The way these things work is that you want to find something bigger than the LHS that is still smaller than RHS, because then the LHS is definitely smaller than the RHS. So keep replacing the LHS by something bigger and bigger until it's in a form that is easy to compare to the RHS. What can you replace the denominator by (that's independent of x) to get something larger than the LHS?

$$\frac{|x-c|}{\sqrt{x}+\sqrt{c}}<\frac{|x-c|}{1}<\delta=\epsilon$$

Can I do that and just choose delta = epsilon?

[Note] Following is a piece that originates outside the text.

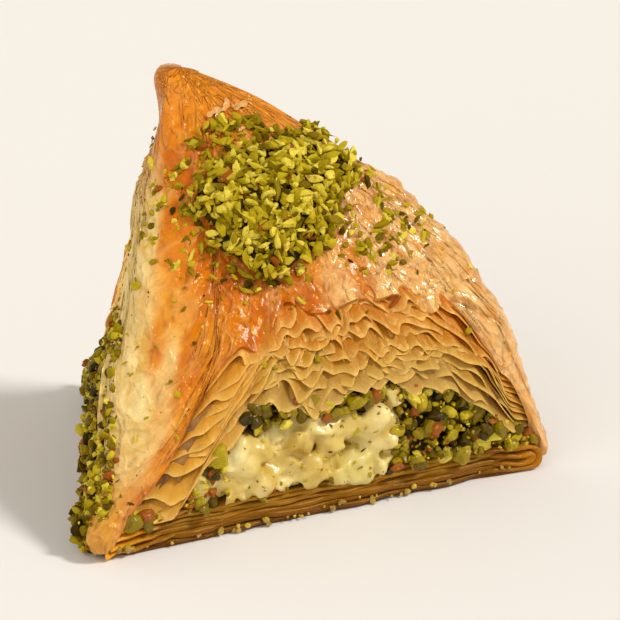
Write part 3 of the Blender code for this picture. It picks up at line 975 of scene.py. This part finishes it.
def left_nuts(count, draw):
    """Turns, heights and depths of the thick strip of nuts on the left side, down to the floor."""
    turns = turn_at(LEFT, draw.uniform(0.03, 0.985, count))
    top = roof_height(turns) + 2.0 * MM
    heights = mix(0.6 * MM, top, draw.random(count) ** 0.9)
    bulge = np.sin(np.pi * np.clip(heights / top, 0.0, 1.0)) * 1.5 * MM
    return turns, heights, draw.uniform(-0.3, 2.0, count) * MM - bulge


def ridge_nuts(count, draw):
    """Turns, heights and depths of the nuts that spread from the left side up its front ridge."""
    heights = mix(3.5 * MM, 25 * MM, draw.random(count) ** 1.25)
    reach = mix(0.016, -0.026, smooth(5 * MM, 24 * MM, heights))
    turns = reach - 0.062 * draw.random(count) ** 1.2
    return turns, heights, draw.uniform(-0.75, 0.1, count) * MM


def heap_on_dome():
    """The turn and height of the heap's middle, and the direction it faces."""
    middle = (np.array(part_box("pistachio_heap")[0]) + np.array(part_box("pistachio_heap")[1])) / 2.0
    turns, heights = np.meshgrid(np.linspace(0.02, 0.32, 61), np.linspace(10 * MM, 48 * MM, 77))
    places, outwards = spots_on_dome(turns, heights)
    nearest = np.unravel_index(np.linalg.norm(places - middle, axis=-1).argmin(), turns.shape)
    return turns[nearest], heights[nearest], outwards[nearest]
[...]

No, that isn't true. If x=c=1/16, then the denominator is 1/2, and so the LHS is not less than the middle. The bound will depend on c.

$$\frac{|x-c|}{\sqrt{x}+\sqrt{c}}<\frac{|x-c|}{3\sqrt{c}}$$

then this should work since if x=c=1/16, the LHS is 1/2 and the RHS is 3/4

can I then continue this so that

$$\frac{|x-c|}{3\sqrt{c}}<3\sqrt{c}\delta=\epsilon$$ ...??

No. First of all, you can't show something works with a single example. But it doesn't even work for that one. Remember, if you want to increase a fraction, you have to decrease its denominator. So you have to find something that is less than $\sqrt{x}+\sqrt{c}$.

so how about just squareroot of c?

Yea, that's less than $\sqrt{x}+\sqrt{c}$. So what's your answer?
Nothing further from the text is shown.